Indiana Chief Justice Loretta Rush began the questioning by asking a procedural question: If the justices were to vacate the injunction would that mean SEA 1 is constitutional? In other words, she asked, did the trial court’s entry of an injunction equate to a ruling that the law is unconstitutional?

Fisher answered yes, maintaining the justices would be ruling on the constitutionality of SEA 1. He added that he didn’t know what the issues would be if the case proceeded to trial because it centers on one question: Is there a constitutional right to an abortion?

Looking specifically at Article 1, Section 1 — which provides, in part, that “all people” have the right to “life, liberty, and the pursuit of happiness” — Justices Mark Massa and Geoffrey Slaughter questioned Fisher on the scope of the right to liberty.

Asked whether that section contains unenumerated rights or whether it is judicially enforceable, Fisher argued that Article 1, Section 1 has never been found to be the “only” source of rights. Rather, he said, the constitutional provision has always been paired with a statutory provision and used to aid in statutory interpretation.

Justice Christopher Goff asked why the question of whether Indiana should protect or limit abortion access shouldn’t go to the voters via a referendum. Fisher countered that the question is already in the hands of the voters, who have elected a General Assembly that has a Republican supermajority.

Justice Derek Molter, the court’s newest justice, focused part of his questioning on the facial challenge to all of SEA 1, rather than an as-applied challenge or challenges to certain parts of the law. In response, Fisher noted the plaintiffs want the entire statute “wiped out.”

Returning to that issue on rebuttal, Molter noted that both sides seemed to agree that women have a right to terminate a pregnancy if their lives are in danger. Given that agreement, Molter questioned why the injunction couldn’t be narrowed to enjoin the law so far as it limits that right.

Fisher responded that there had been no presentation on that narrow issue, and Slaughter added that the statute already provides an exception to the ban to protect the life of the mother.

Plaintiffs’ case

For his part, Falk maintained the state’s argument “sanitized” the harm that would be done by SEA 1: Health care would be limited, he said, and women would suffer, some to the point of death.

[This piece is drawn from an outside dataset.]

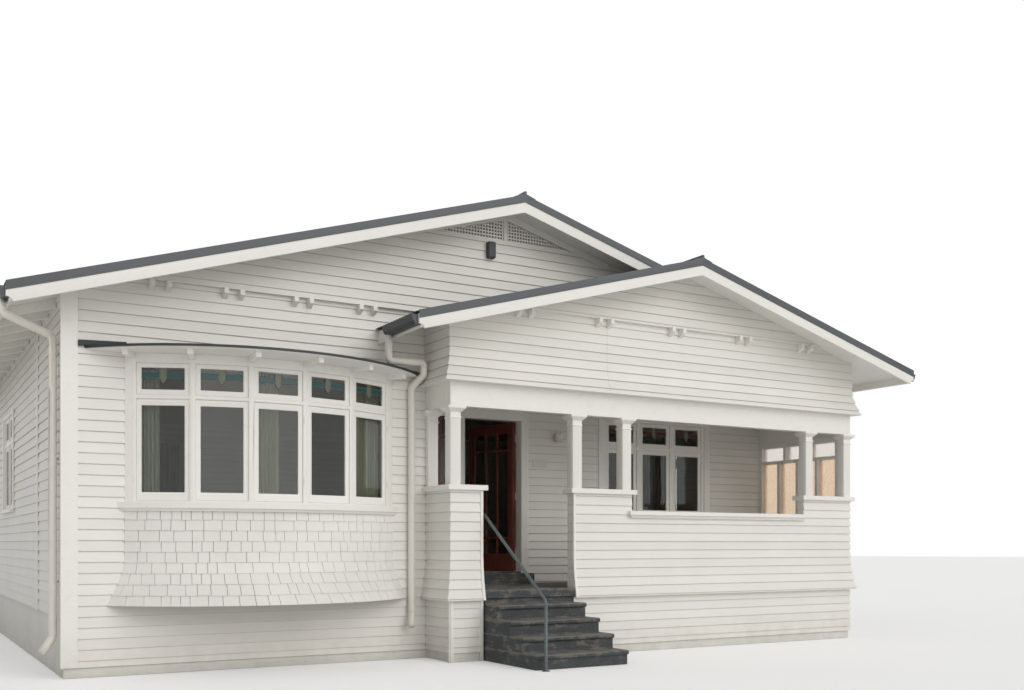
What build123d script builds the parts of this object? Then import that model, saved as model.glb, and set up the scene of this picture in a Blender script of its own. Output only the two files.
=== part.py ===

“Liberty” has meaning, he maintained, and that meaning includes a person’s right to manage the most private parts of their lives. The Indiana Constitution isn’t frozen in time, he added, meaning its values from the 19th century must be applied to the 21st century world.

Picking up on that argument, Rush questioned Falk about his claim that “natural law” provides for the right to an abortion.

The chief pushed back on that theory, noting that there are well-meaning, educated people on both sides of the abortion issue. How could the court decide that one group of those people align their beliefs with “nature” while the other does not?

Falk again pointed to the “values” of Article 1, Section 1, repeating the argument that the right to liberty includes a person’s right to govern the “intensely private” parts of their lives. He gave the example of a law limiting a woman to two children maximum — a law he said would obviously violate the right to liberty.

Massa described the trial court as taking a “shot across the bow” at the drafters of the Indiana Constitution, which were described in the injunction order as having “significant … deficits” in their views of equal rights, particularly the rights for women. Does that mean the court should abandon its traditionally originalist approach to constitutional interpretation? he asked.

Falk said no, again returning to the argument liberty is a core value of the Indiana Constitution, and the concept of liberty must be applied to modern circumstances.

Picking up on that, Slaughter asked if the right to liberty guaranteed the right to take illicit drugs. Falk again said no, insisting that situation was different because there is “nothing more private” than the decision of if and when to have a child.

Slaughter also asked about the state’s interest in protecting fetal life. Falk acknowledged that the Legislature has taken steps to protect fetal rights, but never at the expense of the mother carrying the fetus.

Additionally, Slaughter questioned Falk on standing, given that his clients are health care providers, not pregnant women. Falk maintained his clients have standing because they are being injured by the law, but also because they have third-party standing as well as public standing.

For his part, Goff asked Falk whether the court was “stuck” in 1851, when the Indiana Constitution was ratified, or 1984, when it was amended to provides protections for all “people,” not just all “men.”

Falk repeated his argument that the constitution is not “stuck” in time. Instead, the provisions of the constitution written in the past must be interpreted through a modern lens.

Molter returned to his questions about limiting the injunction when Falk took the podium, giving the example of the Affordable Care Act, which he described as a “massive” piece of legislation.

The ACA has been challenged on narrow grounds, Molter noted, pointing to the Burwell v. Hobby Lobby case that challenged the law’s mandate that employers provide health coverage for contraception. Could that law have been struck down in whole based on that narrow challenge?

Falk said no, and he later agreed that the high court could narrow the scope of the injunction in its final ruling. He maintained throughout the argument, however, that the whole of SEA 1 should be thrown out in favor of restoring the “status quo,” which allows abortions in Indiana up to 20 weeks.

As is customary, the court did not provide a timeframe for when it would rule. The full arguments are available online.